Как назло, Кэтрин сразу же полегчало, и она с трудом подавила желание перезвонить в больницу и отменить намеченный визит.

Она торопилась изо всех сил, чтобы не опоздать на прием к врачу, и тут же выяснилось, что Кларксон не укладывается в расписание. Ее слабо утешало то, что Кларксон вообще никогда не укладывается в расписание и что это его стиль работы. Ей пришлось ждать целую вечность, прежде чем медсестра пригласила ее в смотровую, и еще дольше, прежде чем Кларксон освободился, чтобы заняться Кэтрин.

– С чего это тебя тошнит и ты падаешь в обморок? – с ходу спросил он, впуская Кэтрин в кабинет и не считая нужным тратить время на приветствия и прочие глупости.

– Сама не знаю, – ответила Кэтрин. – Знала бы – не пришла.

– Ну и как часто ты падала?

– Один раз… сегодня.

– Ах, так вот откуда этот фингал, – буркнул Кларксон и уткнулся в ее историю болезни.

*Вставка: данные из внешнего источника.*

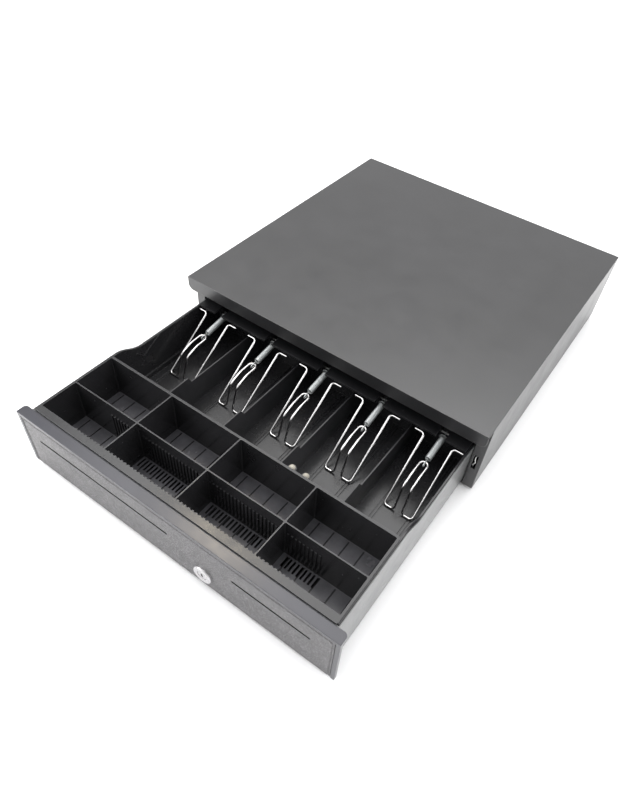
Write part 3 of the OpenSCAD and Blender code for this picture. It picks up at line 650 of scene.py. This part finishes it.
LOUVRE_WIDE = 34 * MM
LOUVRE_TALL = 3.2 * MM
LOUVRE_DEEP = 1.5 * MM
LOUVRE_PITCH = 7.5 * MM
LOUVRE_ROWS = 6
LOUVRE_LEFTS = (53.8 * MM, 98.8 * MM)   # each column's left edge, from the rear panel's left edge
LOUVRE_TOP = 38.8 * MM                  # the first row's top, down from the rear panel's top edge
LOUVRE_END = 0.25                       # share of the width over which each end slopes up
LOUVRE_STEPS = 12
LOUVRE_RIBS = 4
UNDERSIDE_GAP = 0.05 * MM               # between the underside's rear edge and the panel


def louvre(bm, left, top, face_y):
    """A pressed louvre that swells out from a face, down to a flat underside."""
    columns = []
    for k in range(LOUVRE_STEPS + 1):
        share = k / LOUVRE_STEPS
        swell = math.sin(math.pi / 2 * min(1.0, min(share, 1 - share) / LOUVRE_END))
        columns.append([bm.verts.new((left + LOUVRE_WIDE * share,
                                      face_y + LOUVRE_DEEP * swell * math.sin(math.pi / 2 * j / LOUVRE_RIBS),
                                      top - LOUVRE_TALL * j / LOUVRE_RIBS)) for j in range(LOUVRE_RIBS + 1)])
    for first, second in zip(columns, columns[1:]):
        for j in range(LOUVRE_RIBS):
            bm.faces.new((first[j], second[j], second[j + 1], first[j + 1]))
    lip = [column[-1] for column in columns]
    back = [bm.verts.new((corner.co.x, face_y + UNDERSIDE_GAP, corner.co.z)) for corner in lip]
    for k in range(LOUVRE_STEPS):
        bm.faces.new((lip[k], lip[k + 1], back[k + 1], back[k]))


def rear_louvres():
    """Two columns of ventilation louvres on the rear panel."""
    low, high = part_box("rear_panel")
    bm = bmesh.new()
    for left in LOUVRE_LEFTS:
        for row in range(LOUVRE_ROWS):
            louvre(bm, low.x + left, high.z - LOUVRE_TOP - row * LOUVRE_PITCH, high.y)
    piece("rear_louvres", bm, dark_steel, "case")


rear_louvres()


# ---- slide catches ----

CATCH_WIRE = 0.75 * MM
CATCH_INSET = 1.9 * MM     # from the front screws' outer edge in to a catch's middle
CATCH_FORWARD = 1.2 * MM   # from the front screws' rear end forward to it
CATCH_DROP = 33.5 * MM     # from the front screws' middle down to it
# The bent strip's route: outward, back and up from its middle, in millimetres
CATCH_ROUTE = ((-0.2, 2.4, -9.0), (-0.6, 0.9, -6.5), (-0.9, 0.2, -3.5), (0.5, 0.1, -1.5),
               (0.9, 0.2, 1.0), (-0.3, 0.1, 3.5), (-0.5, 0.8, 6.5), (0.3, 2.4, 9.0))


def slide_catches():
    """The bent steel tab that shows in the window of each side return."""
    low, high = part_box("front_screws")
    bm = bmesh.new()
    for side in (-1, 1):
        middle = Vector((side * (high.x - CATCH_INSET), high.y - CATCH_FORWARD,
                         (low.z + high.z) / 2 - CATCH_DROP))
        path = [middle + Vector((side * out, back, up)) * MM for out, back, up in CATCH_ROUTE]
        sweep(bm, path, CATCH_WIRE, sides=10)
    piece("slide_catches", bm, zinc, "case")


slide_catches()


# ---- painted shade in the slots ----

SLOTS = ((20.2 * MM, 200.8 * MM), (279.9 * MM, 368.2 * MM))   # ends, from the front panel's left edge
SLOT_MIDDLE = 47.1 * MM    # above the front panel's lower edge
SLOT_HALF = 1.7 * MM       # half a slot's height
SHADE_SLEEVE_PLAY = 0.02 * MM     # between a shade sleeve and its slot
SHADE_SLEEVE_WALL = 0.4 * MM
SHADE_SLEEVE_DEPTH = 3.7 * MM
SHADE_SLEEVE_SUNK = 0.05 * MM     # behind the front panel's face
OUTER_FILLET = 0.02 * MM
INNER_FILLET = 0.35 * MM


def slot_shade_sleeves():
    """A thin black sleeve in each of the two slots of the drawer front: painted shade inside them."""
    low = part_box("front_panel")[0]
    front = low.y + SHADE_SLEEVE_SUNK
    middle = low.z + SLOT_MIDDLE
    bm = bmesh.new()
    for start, end in SLOTS:
        loops = []
        for inset, fillet in ((SHADE_SLEEVE_PLAY, OUTER_FILLET), (SHADE_SLEEVE_PLAY + SHADE_SLEEVE_WALL, INNER_FILLET)):
            half = SLOT_HALF - inset
            loops.append(rounded_outline(low.x + start + inset, low.x + end - inset,
                                         middle - half, middle + half, fillet))
        rings = [[bm.verts.new((x, y, z)) for x, z in loop]
                 for y in (front, front + SHADE_SLEEVE_DEPTH) for loop in loops]
        outer, inner, rear_outer, rear_inner = rings
        join(bm, outer, inner)
        join(bm, inner, rear_inner)
        join(bm, rear_inner, rear_outer)
        join(bm, rear_outer, outer)
    # the black plastic here stands for the shade inside the slots
    piece("slot_shade_sleeves", bm, black_plastic, "drawer", smooth=False)


slot_shade_sleeves()


# ---- jack contacts ----

CONTACTS = 6
CONTACT_PITCH = 1.27 * MM
CONTACT_WIRE = 0.22 * MM
# Each contact's bends: forward from the jack's mouth and down from its top edge
CONTACT_BENDS = ((1.2 * MM, 7.4 * MM), (3.0 * MM, 7.9 * MM), (10.5 * MM, 10.2 * MM))


def jack_contacts():
    """The springy gold wires that slope down into the jack's socket."""
    low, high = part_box("line_jack")
    first_x = (low.x + high.x - (CONTACTS - 1) * CONTACT_PITCH) / 2
    bm = bmesh.new()
    for k in range(CONTACTS):
        path = [Vector((first_x + k * CONTACT_PITCH, high.y - inward, high.z - down))
                for inward, down in CONTACT_BENDS]
        sweep(bm, path, CONTACT_WIRE)
    piece("jack_contacts", bm, gold, "case")


jack_contacts()


# ---- camera ----

AZIMUTH, ELEVATION, ROLL = math.radians(30.2), math.radians(47.7), math.radians(6.53)
FROM_COVER = Vector((0.0765, -0.44459, 0.47984))   # from the cover's right front upper corner


def photo_camera():
    """A camera at the photograph's viewing angle."""
    data = bpy.data.cameras.new("camera")
    data.sensor_width = 36.0
    data.lens = 28.28
    data.shift_x = -0.0218
    data.shift_y = 0.0058
    camera = bpy.data.objects.new("camera", data)
    bpy.context.scene.collection.objects.link(camera)
    bpy.context.scene.camera = camera

    back = Vector((math.sin(AZIMUTH) * math.cos(ELEVATION), -math.cos(AZIMUTH) * math.cos(ELEVATION),
                   math.sin(ELEVATION)))
    level = Vector((0, 0, 1)).cross(back).normalized()
    upright = back.cross(level)
    across = math.cos(ROLL) * level + math.sin(ROLL) * upright
    upward = -math.sin(ROLL) * level + math.cos(ROLL) * upright
    low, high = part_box("top_cover")
    place = Vector((high.x, low.y, high.z)) + FROM_COVER
    camera.matrix_world = axes_at(place, across, upward, back)


photo_camera()


# ---- floor ----

FLOOR_REACH = 6.0          # metres from the middle to each side


def studio_floor():
    """A plain pale floor."""
    mesh = bpy.data.meshes.new("floor")
    corners = [(-FLOOR_REACH, -FLOOR_REACH, 0), (FLOOR_REACH, -FLOOR_REACH, 0),
               (FLOOR_REACH, FLOOR_REACH, 0), (-FLOOR_REACH, FLOOR_REACH, 0)]
    mesh.from_pydata(corners, [], [(0, 1, 2, 3)])
    floor = bpy.data.objects.new("floor", mesh)
    bpy.context.scene.collection.objects.link(floor)
    paint = bpy.data.materials.new("floor")
    paint.use_nodes = True
    shader = paint.node_tree.nodes["Principled BSDF"]
    shader.inputs["Base Color"].default_value = (0.93, 0.93, 0.935, 1.0)
    shader.inputs["Roughness"].default_value = 0.7
    mesh.materials.append(paint)


studio_floor()


# ---- light ----

def lamp(name, place, aim, size, power, tint=(1.0, 1.0, 1.0)):
    """A rectangular lamp of a size in metres and a power in watts, turned from its place to its aim."""
    data = bpy.data.lights.new(name, "AREA")
    data.shape = "RECTANGLE"
    data.size, data.size_y = size
    data.energy = power
    data.color = tint
    obj = bpy.data.objects.new(name, data)
    bpy.context.scene.collection.objects.link(obj)
    obj.location = place
    obj.rotation_mode = "QUATERNION"
    obj.rotation_quaternion = (Vector(aim) - Vector(place)).to_track_quat("-Z", "Y")


lamp("warm_lamp", place=(-0.47, 0.14, 1.3), aim=(0.06, -0.33, 0.08), size=(0.14, 0.14), power=1.0,
     tint=(1.0, 0.84, 0.58))
lamp("front_left", place=(-0.55, -0.78, 0.42), aim=(-0.15, -0.33, 0.04), size=(0.45, 0.45), power=2.2)
lamp("overhead", place=(-0.2, 0.3, 2.2), aim=(0, 0, 0), size=(2.4, 2.4), power=55.0)
lamp("left_window", place=(-1.9, -0.6, 1.3), aim=(0, -0.1, 0), size=(1.4, 1.2), power=22.0)
lamp("right_window", place=(2.0, 0.2, 0.9), aim=(0, 0, 0), size=(1.6, 1.0), power=16.0)


def studio_sky():
    """Soft white light from all round, a little darker from low down and from in front."""
    world = bpy.data.worlds.new("studio")
    bpy.context.scene.world = world
    world.use_nodes = True
    tree = world.node_tree
    light = tree.nodes["Background"]
    parts = add(tree, "ShaderNodeSeparateXYZ")
    tree.links.new(add(tree, "ShaderNodeTexCoord").outputs["Generated"], parts.inputs[0])
    height = spread(tree, parts.outputs["Z"], low=-0.1, high=0.9)
    shade = blend_colour(tree, height, (0.80, 0.80, 0.81), (1.0, 1.0, 1.0))
    front = spread(tree, parts.outputs["Y"], low=-0.2, high=-0.8, to_high=0.5)
    shade = blend_colour(tree, front, shade, (0.62, 0.62, 0.63))
    tree.links.new(shade, light.inputs["Color"])
    light.inputs["Strength"].default_value = 1.0


studio_sky()
bpy.context.scene.view_settings.view_transform = "Standard"
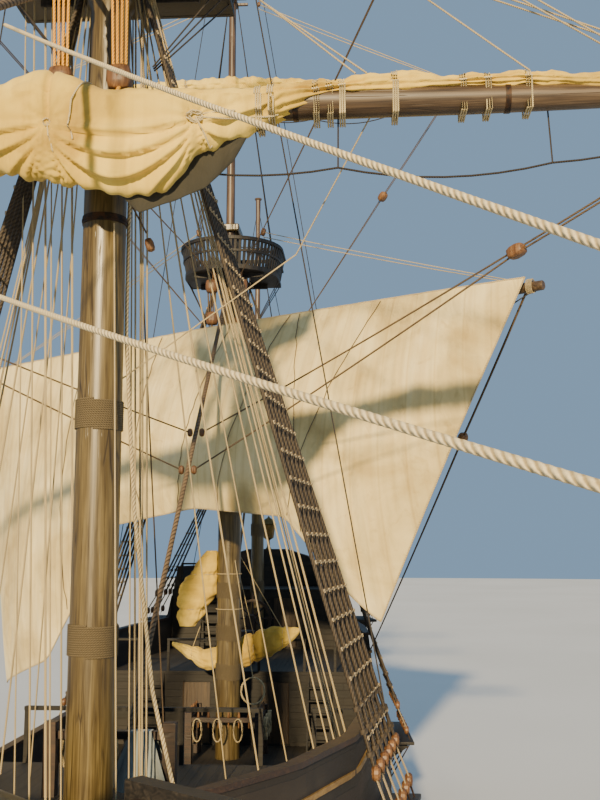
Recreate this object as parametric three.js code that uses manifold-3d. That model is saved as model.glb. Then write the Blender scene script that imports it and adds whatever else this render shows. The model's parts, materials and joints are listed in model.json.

Кэтрин растерянно пощупала лоб и обнаружила здоровенную шишку.

– А как давно тебя тошнит?

– Примерно неделю.

– Ты не сталкивалась за это время ни с чем необычным?

– Только с талисманом в виде саженца ивы, утыканного петушиными перьями.

– Это ерунда, – как ни в чем не бывало решил Кларксон, как будто его пациенты только и делали, что таскали домой талисманы. Но тут он вздрогнул и посмотрел на Кэтрин повнимательнее: – Прости, не понял?

– Саженец ивы от бабули Хиггинз, – пояснила Кэтрин. – Это такой талисман.

– Ну, он тут ни при чем. Она тебя любит. Вот если бы она подарила талисман мне, я бы сразу вызвал роту саперов! – Задумчиво хмурясь, врач перевернул несколько страниц. – По городу гуляет море вирусов. А ты, между прочим, страшна, как моя жизнь. Совершенно не похожа на себя. Эй, Мэри Бет! А ну-ка пошевеливайся!

– Доктор Кларксон, вам следует записаться на курсы хороших манер! – с оскорбленным видом заявила медсестра. Она выразительно посмотрела на Кэтрин, и Кларксон ухмыльнулся.

Кэтрин набрала в грудь побольше воздуха, готовясь к процедуре гинекологического осмотра. На стене висели большие часы, явно предназначенные для того, чтобы отвлекать пациентов от грустных мыслей. Часы были сделаны в виде мордочки Микки-Мауса, забавно вращавшего глазами.